The Argus interviewed several students who had attended the protest, one of them being Kelly Paul, ’03. According to the Argus, Kelly spent some time in front of the National Archives, where she saw members of the Black Bloc "first burn one of their own American flags and then tear down to flag poles and
burn the flags." She is then quoted as saying that while she is a supporter of protesters’ right to express anger, she felt the Black Bloc’s violence detracted from the rest of the protest. These statements perpetuate several myths about the protest movement and violence.

First, as someone who was affiliated with the Black Bloc at the Inauguration, I can say that no flag poles were "torn down." In reality, several individuals climbed a flag pole, took down the American flag, and re-hoisted an upside down flag flanked by red and black banners.

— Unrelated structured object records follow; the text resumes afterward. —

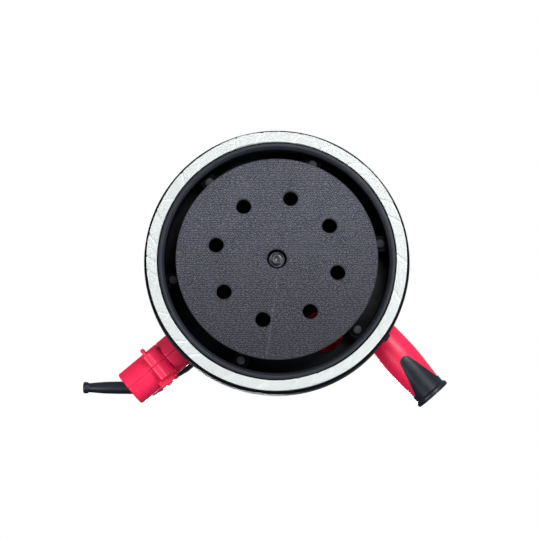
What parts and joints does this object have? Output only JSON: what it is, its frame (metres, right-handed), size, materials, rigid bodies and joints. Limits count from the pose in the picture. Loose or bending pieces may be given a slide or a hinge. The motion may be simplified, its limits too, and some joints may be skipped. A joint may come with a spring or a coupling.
{
  "type": "orbital wall sander",
  "caption": "Two-handled orbital wall sander: round hook-faced pad on an eccentric drive, sprung brush ring, dust duct with hose outlet and motor housing with handle.",
  "frame": {"origin": "on the motor axis, at the pad's hook face", "axes": "+Z from the pad up the motor axis; the dust outlet and main handle point to +X -Y, the auxiliary handle to -X -Y"},
  "size_m": [0.4084, 0.2939, 0.178],
  "materials": {
    "red_shell": "satin red glass-filled nylon",
    "black_shell": "fine-grained black nylon",
    "soft_black": "matte black elastomer",
    "inner_plastic": "plain moulded",
    "pad_foam": "closed-cell foam",
    "hook_fabric": "woven hook-and-loop sheet",
    "bristle": "dense white nylon bristles",
    "cast_metal": "die cast",
    "lamination": "stacked sheet steel",
    "copper": "varnished copper",
    "brass": "plain",
    "carbon": "pressed graphite",
    "circuit_board": "solder mask",
    "steel": "zinc plated"
  },
  "bodies": {
    "housing": {"bearing_bracket": "cast_metal", "lower_bearing_outer": "steel", "upper_bearing_outer": "steel", "stator_core": "lamination", "field_coils": "copper", "brush_holders": "brass", "carbon_brushes": "carbon", "brush_caps": "black_shell", "hood": "black_shell", "pad_brake_ring": "soft_black", "ring_screws": "steel", "ring_springs": "steel", "duct_left_shell": "red_shell", "duct_right_shell": "red_shell", "duct_screws": "steel", "adapter_left_shell": "red_shell", "adapter_right_shell": "red_shell", "hose_socket": "soft_black", "adapter_screw": "steel", "housing_left": "red_shell", "housing_right": "red_shell", "housing_screws": "steel", "main_screws": "steel", "top_cap": "black_shell", "cap_screws": "steel", "handle_grip": "soft_black", "trigger_pin": "steel", "trigger_spring": "steel", "dial_axle": "steel", "trigger_switch": "inner_plastic", "control_board": "circuit_board", "cable_boot": "soft_black", "handle_bracket": "black_shell", "bracket_screw": "steel", "aux_stud": "steel", "aux_handle_body": "red_shell", "aux_grip": "soft_black"},
    "rotor": {"rotor_shaft": "steel", "eccentric_hub": "cast_metal", "counterweight": "cast_metal", "pad_bearing_outer": "steel", "lower_bearing_inner": "steel", "upper_bearing_inner": "steel", "cooling_fan": "inner_plastic", "armature_core": "lamination", "armature_windings": "copper", "commutator": "copper"},
    "pad": {"hook_sheet": "hook_fabric", "foam_pad": "pad_foam", "backing_plate": "black_shell", "pad_washer": "steel", "pad_bolt": "steel", "pad_spindle": "steel", "pad_bearing_inner": "steel"},
    "brush_ring": {"brush_ring_carrier": "black_shell", "bristles": "bristle"},
    "trigger": {"trigger": "black_shell"},
    "lock_button": {"lock_button": "black_shell"},
    "speed_dial": {"speed_dial": "black_shell"}
  },
  "joints": [
    {"name": "spindle_spin", "type": "hinge", "parent": "housing", "child": "rotor", "pos_m": [0, 0, 0.1], "axis": [0, 0, 1], "continuous": true},
    {"name": "pad_spin", "type": "hinge", "parent": "rotor", "child": "pad", "pos_m": [0, 0.0015, 0.032], "axis": [0, 0, 1], "continuous": true},
    {"name": "brush_ring_float", "type": "slide", "parent": "housing", "child": "brush_ring", "axis": [0, 0, 1], "range_m": [0, 0.004], "stiffness_N_per_m": 1500, "springref_m": -0.008, "deforming": ["ring_springs"]},
    {"name": "trigger_pull", "type": "hinge", "parent": "housing", "child": "trigger", "pos_m": [0.05209, -0.04371, 0.125], "axis": [-0.6428, -0.766, 0], "range_deg": [0, 8], "stiffness_Nm_per_rad": 0.6, "springref_deg": -8.59, "deforming": ["trigger_spring"]},
    {"name": "lock_button_press", "type": "slide", "parent": "housing", "child": "lock_button", "axis": [0.6428, 0.766, 0], "range_m": [0, 0.0024], "stiffness_N_per_m": 400, "springref_m": -0.002},
    {"name": "speed_dial_turn", "type": "hinge", "parent": "housing", "child": "speed_dial", "pos_m": [0.0475, -0.03985, 0.147], "axis": [0.6428, 0.766, 0], "range_deg": [0, 270]}
  ]
}
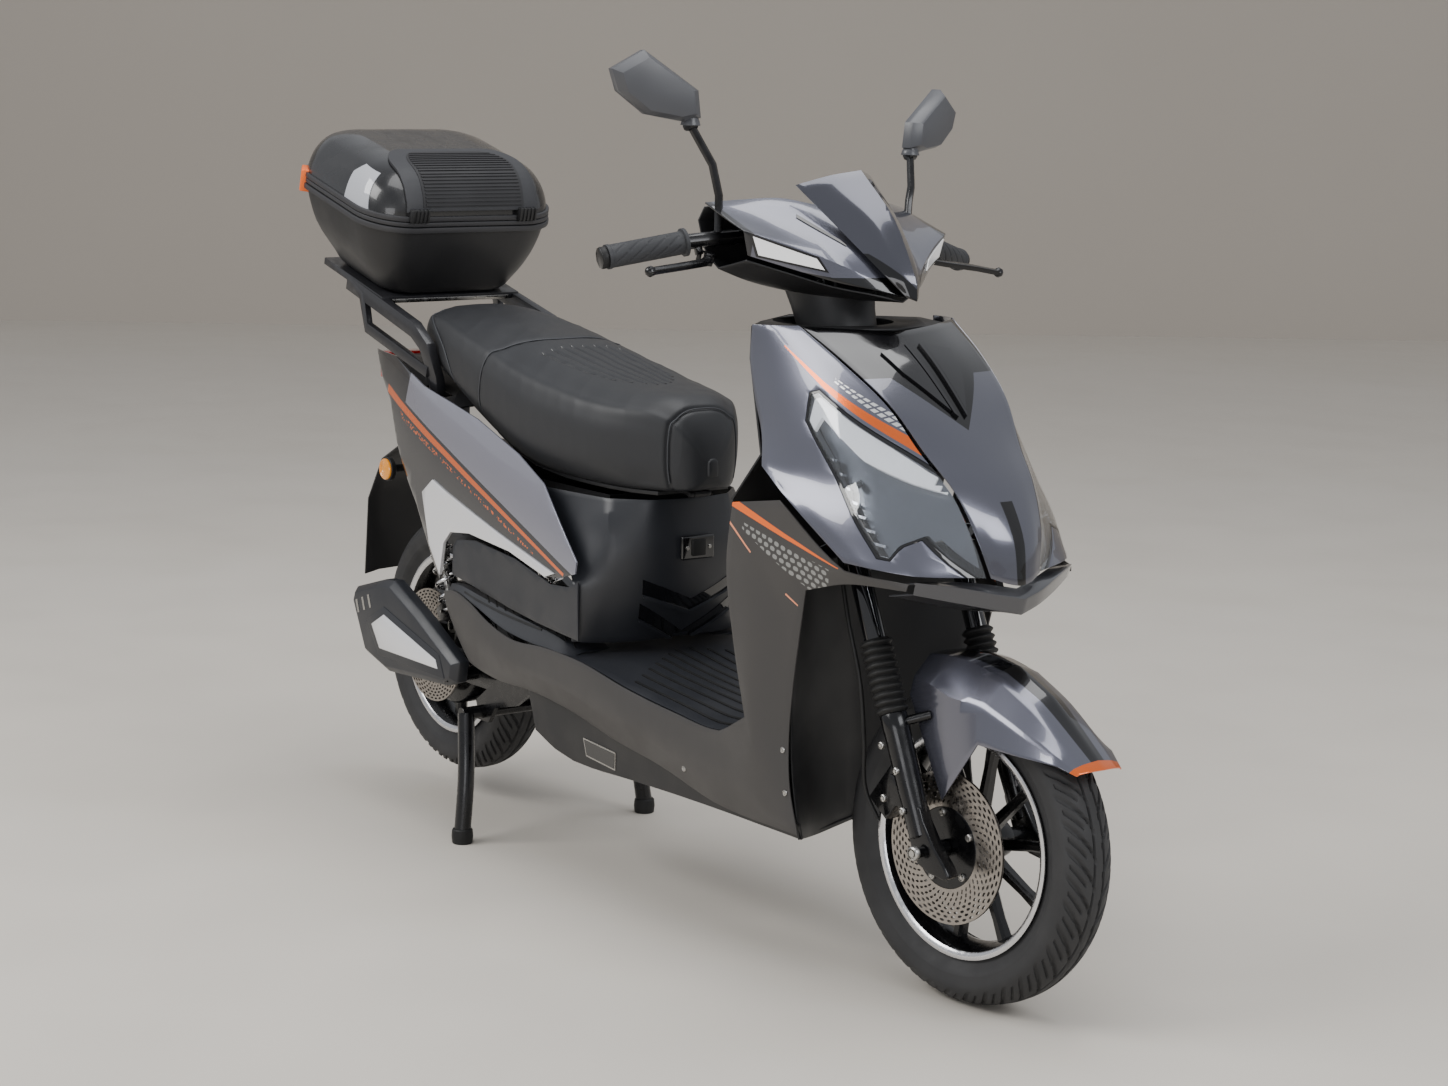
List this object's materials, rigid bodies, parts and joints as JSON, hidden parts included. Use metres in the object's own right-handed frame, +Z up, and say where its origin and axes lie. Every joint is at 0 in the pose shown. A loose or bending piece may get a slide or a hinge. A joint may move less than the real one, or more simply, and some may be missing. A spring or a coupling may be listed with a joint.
{
  "type": "seated electric scooter",
  "caption": "Step-through electric scooter on its centre stand, with a two-level seat, hub-motor rear wheel, telescopic fork, mirrors and a lidded top box.",
  "frame": {"origin": "on the ground under the middle of the bounding box", "axes": "+X forward, +Y to the rider's left, +Z up"},
  "size_m": [1.9042, 0.7246, 1.3084],
  "materials": {
    "grey_paint": "gloss",
    "silver_paint": "satin",
    "brown_plastic": "satin",
    "blue_black_plastic": "satin",
    "black_plastic": "satin",
    "gloss_black": "gloss",
    "clear_lens": "gloss",
    "red_lens": "gloss",
    "amber_lens": "gloss",
    "seat_vinyl": "matte",
    "tyre_rubber": "matte",
    "soft_rubber": "matte",
    "black_steel": "satin",
    "black_alloy": "satin",
    "bright_steel": "polished",
    "cell_case": "satin",
    "controller_case": "satin"
  },
  "bodies": {
    "frame": {"main_frame": "black_steel", "battery_pack": "cell_case", "controller": "controller_case", "underseat_tub": "black_plastic", "floorboard": "blue_black_plastic", "side_sill_right": "brown_plastic", "side_sill_left": "brown_plastic", "leg_shield_inner": "black_plastic", "front_fairing_right": "grey_paint", "front_fairing_left": "grey_paint", "headlight_right": "clear_lens", "headlight_left": "clear_lens", "nose_panel": "gloss_black", "front_beak": "blue_black_plastic", "under_cover": "black_plastic", "body_panel": "blue_black_plastic", "tail_cover_right": "grey_paint", "tail_cover_left": "grey_paint", "tail_wing_right": "silver_paint", "tail_wing_left": "silver_paint", "tail_light": "red_lens", "rear_fender": "black_plastic", "rear_indicator_right": "amber_lens", "rear_indicator_left": "amber_lens", "grab_rail": "black_alloy", "top_box_base": "black_plastic"},
    "charge_cap": {"charge_port_cap": "black_plastic"},
    "box_lid": {"top_box_lid": "gloss_black"},
    "seat": {"seat_cushion": "seat_vinyl", "seat_pan": "black_plastic"},
    "steering": {"fork_upper": "black_alloy", "handlebar": "black_steel", "bar_cover_front": "grey_paint", "bar_cover_rear": "black_plastic", "visor": "grey_paint", "grip_left": "soft_rubber"},
    "throttle": {"grip_right": "soft_rubber"},
    "brake_right": {"brake_lever_right": "black_steel"},
    "brake_left": {"brake_lever_left": "black_steel"},
    "mirror_head_right": {"mirror_right": "silver_paint"},
    "mirror_head_left": {"mirror_left": "silver_paint"},
    "fork_slider": {"fork_lower": "black_alloy", "front_fender": "grey_paint", "front_caliper": "black_alloy", "fork_boot_right": "soft_rubber", "fork_boot_left": "soft_rubber"},
    "front_wheel": {"front_rim": "black_alloy", "front_tyre": "tyre_rubber"},
    "rear_arm": {"swingarm": "black_steel", "swingarm_cover_right": "black_plastic", "swingarm_cover_left": "black_plastic"},
    "rear_wheel": {"rear_hub_wheel": "black_alloy", "rear_tyre": "tyre_rubber"},
    "shock_upper_right": {"shock_body_right": "bright_steel", "shock_spring_right": "bright_steel"},
    "shock_lower_right": {"shock_rod_right": "bright_steel"},
    "shock_upper_left": {"shock_body_left": "bright_steel", "shock_spring_left": "bright_steel"},
    "shock_lower_left": {"shock_rod_left": "bright_steel"},
    "stand": {"centre_stand": "black_steel"}
  },
  "joints": [
    {"name": "steer", "type": "hinge", "parent": "frame", "child": "steering", "pos_m": [0.69362, 0.00413, 0.21209], "axis": [-0.4003, 0, 0.9164], "range_deg": [-40.5, 29.5]},
    {"name": "fork_slide", "type": "slide", "parent": "steering", "child": "fork_slider", "axis": [-0.4003, 0, 0.9164], "range_m": [0, 0.055], "stiffness_N_per_m": 12000, "springref_m": -0.03, "deforming": ["fork_boot_right", "fork_boot_left"]},
    {"name": "front_wheel_spin", "type": "hinge", "parent": "fork_slider", "child": "front_wheel", "pos_m": [0.72646, 0.00758, 0.22643], "axis": [-0.0878, 0.9954, -0.0384], "continuous": true},
    {"name": "throttle_twist", "type": "hinge", "parent": "steering", "child": "throttle", "pos_m": [0.34533, -0.23366, 1.04315], "axis": [-0.2266, -0.96, -0.1646], "range_deg": [0, 70], "stiffness_Nm_per_rad": 0.3, "springref_deg": -17.19},
    {"name": "brake_squeeze_right", "type": "hinge", "parent": "steering", "child": "brake_right", "pos_m": [0.36825, -0.20942, 1.02024], "axis": [-0.2737, -0.0611, -0.9599], "range_deg": [0, 18], "stiffness_Nm_per_rad": 4, "springref_deg": -17.19},
    {"name": "brake_squeeze_left", "type": "hinge", "parent": "steering", "child": "brake_left", "pos_m": [0.33049, 0.2186, 1.00374], "axis": [0.2737, 0.0611, 0.9599], "range_deg": [0, 18], "stiffness_Nm_per_rad": 4, "springref_deg": -17.19},
    {"name": "mirror_tilt_right", "type": "hinge", "parent": "steering", "child": "mirror_head_right", "pos_m": [0.32897, -0.21579, 1.20556], "axis": [-0.0878, 0.9954, -0.0384], "range_deg": [-10, 10]},
    {"name": "mirror_tilt_left", "type": "hinge", "parent": "steering", "child": "mirror_head_left", "pos_m": [0.27781, 0.22699, 1.15945], "axis": [-0.0878, 0.9954, -0.0384], "range_deg": [-10, 10]},
    {"name": "swing", "type": "hinge", "parent": "frame", "child": "rear_arm", "pos_m": [-0.30561, 0.00413, 0.262], "axis": [0, 1, 0], "range_deg": [0, 9.5], "stiffness_Nm_per_rad": 1100, "springref_deg": -5.73},
    {"name": "rear_wheel_spin", "type": "hinge", "parent": "rear_arm", "child": "rear_wheel", "pos_m": [-0.65061, 0.00413, 0.2745], "axis": [0, 1, 0], "continuous": true},
    {"name": "shock_tilt_right", "type": "hinge", "parent": "frame", "child": "shock_upper_right", "pos_m": [-0.60261, -0.09987, 0.572], "axis": [0, 1, 0], "range_deg": [-7, 0]},
    {"name": "shock_slide_right", "type": "slide", "parent": "shock_upper_right", "child": "shock_lower_right", "axis": [-0.3446, 0, 0.9387], "range_m": [0, 0.027], "deforming": ["shock_spring_right"]},
    {"name": "shock_tilt_left", "type": "hinge", "parent": "frame", "child": "shock_upper_left", "pos_m": [-0.60261, 0.10813, 0.572], "axis": [0, 1, 0], "range_deg": [-7, 0]},
    {"name": "shock_slide_left", "type": "slide", "parent": "shock_upper_left", "child": "shock_lower_left", "axis": [-0.3446, 0, 0.9387], "range_m": [0, 0.027], "deforming": ["shock_spring_left"]},
    {"name": "stand_fold", "type": "hinge", "parent": "frame", "child": "stand", "pos_m": [-0.38861, 0.00413, 0.212], "axis": [0, 1, 0], "range_deg": [0, 80]},
    {"name": "seat_open", "type": "hinge", "parent": "frame", "child": "seat", "pos_m": [0.05339, 0.00413, 0.6295], "axis": [0, 1, 0], "range_deg": [0, 75]},
    {"name": "lid_open", "type": "hinge", "parent": "frame", "child": "box_lid", "pos_m": [-0.62474, 0.00413, 1.01709], "axis": [0, 1, 0], "range_deg": [0, 80]},
    {"name": "cap_open", "type": "hinge", "parent": "frame", "child": "charge_cap", "pos_m": [0.04639, 0.00413, 0.526], "axis": [0, 1, 0], "range_deg": [0, 90]}
  ],
  "couplings": [
    {"joint": "shock_tilt_right", "follows": "swing", "ratio": -0.66},
    {"joint": "shock_slide_right", "follows": "swing", "m_per_rad": 0.155},
    {"joint": "shock_tilt_left", "follows": "swing", "ratio": -0.66},
    {"joint": "shock_slide_left", "follows": "swing", "m_per_rad": 0.155}
  ]
}
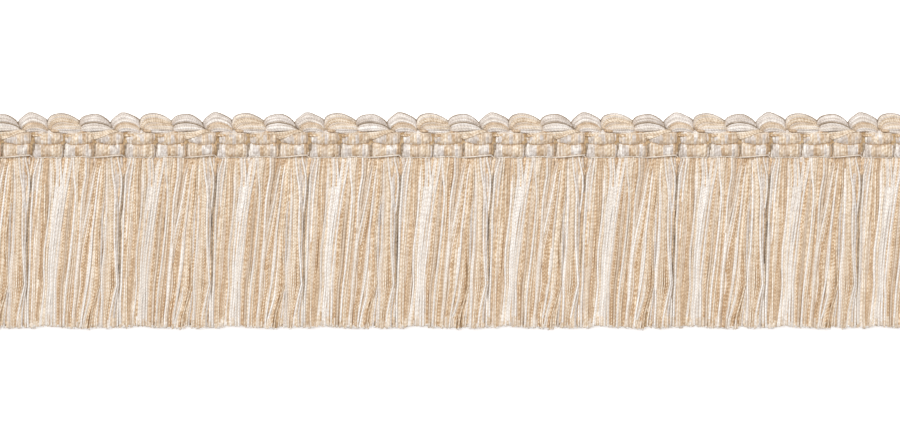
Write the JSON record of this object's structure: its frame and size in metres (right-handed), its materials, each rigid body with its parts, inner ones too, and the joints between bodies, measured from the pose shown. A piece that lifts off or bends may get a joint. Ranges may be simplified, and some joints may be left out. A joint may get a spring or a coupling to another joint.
{
  "type": "moss fringe",
  "caption": "Cut length of moss fringe: a woven heading of puffed heads with a looped upper edge, thin binding threads and a brush of cut yarns, lying on its back.",
  "frame": {"origin": "middle of the woven heading's flat back, on the surface that the trimming lies on", "axes": "+X along the trimming to the right as its face is seen, +Y from the cut ends to the looped edge, +Z out of the face"},
  "size_m": [0.2244, 0.0502, 0.0046],
  "materials": {
    "heading_yarn": "matt twisted yarns in white, cream, beige and tan",
    "loop_yarn": "matt twisted yarns in white, cream and beige",
    "binding_thread": "thin twisted thread with a slight sheen",
    "brush_yarn": "matt twisted yarns in white, cream, beige and tan, cut at the ends"
  },
  "bodies": {
    "root": {"heading": "heading_yarn", "loop_edge": "loop_yarn", "binding_thread_upper": "binding_thread", "binding_thread_middle": "binding_thread", "binding_thread_lower": "binding_thread", "brush_skirt": "brush_yarn"}
  },
  "joints": []
}
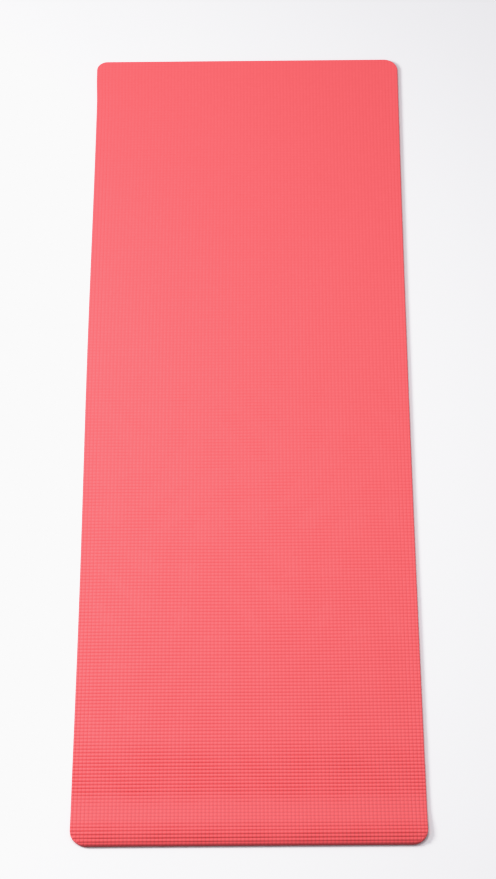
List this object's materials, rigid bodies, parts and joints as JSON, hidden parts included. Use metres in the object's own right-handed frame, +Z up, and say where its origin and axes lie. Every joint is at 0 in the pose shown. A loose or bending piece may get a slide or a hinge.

They were promptly pepper sprayed
by undercover cops, and pushed from around the flag pole by riot police. Second, the "violence" at the Inauguration was not perpetrated by the Black Bloc. Perhaps the Argus (or Kelly Paul) should have talked to the two Wesleyan students who were injured that morning when police attacked the Black Bloc with batons swinging, without so much as an order to disperse. Or maybe Kelly didn’t realize one reason there were so many protesters along the parade route.
Sixteen different law enforcement agencies and the National Guard established a series of checkpoints and a security perimeter surrounding the parade route. The checkpoints were used to deny or slow access to the parade route so individuals who looked like protesters wouldn’t be seen. In an act of what Kelly
would call "violence," the Black Bloc broke through a checkpoint, allowing less "violent" protesters to have their voices heard.

Of course, this isn’t the real issue uncovered by the Argus coverage of Kelly’s comments. The real issue is the way in which capitalism shapes our understanding of violence. While protesters are "violent" because they burn a flag, the American government is not, even as it supports sanctions in Iraq that kill 5,000 children every month. Anti-globalization protesters are "violent" because they throw tear gas back at the police, but the IMF debt policies that (according to the U.N.) are responsible for the deaths of 19,000 children every day are just good business. Police aren’t violent when they fracture my friend’s skull with a radio because he refuses to move off the street, but I am violent when I try and protect him. Its time we all start to value life over property.

Note: The "Black Bloc" refers to a way of grouping activists, usually dressed in all black in order to protect each other’s identities. In the past year acts of property destruction by individuals within the Black Bloc have initiated debate over what constitutes violence.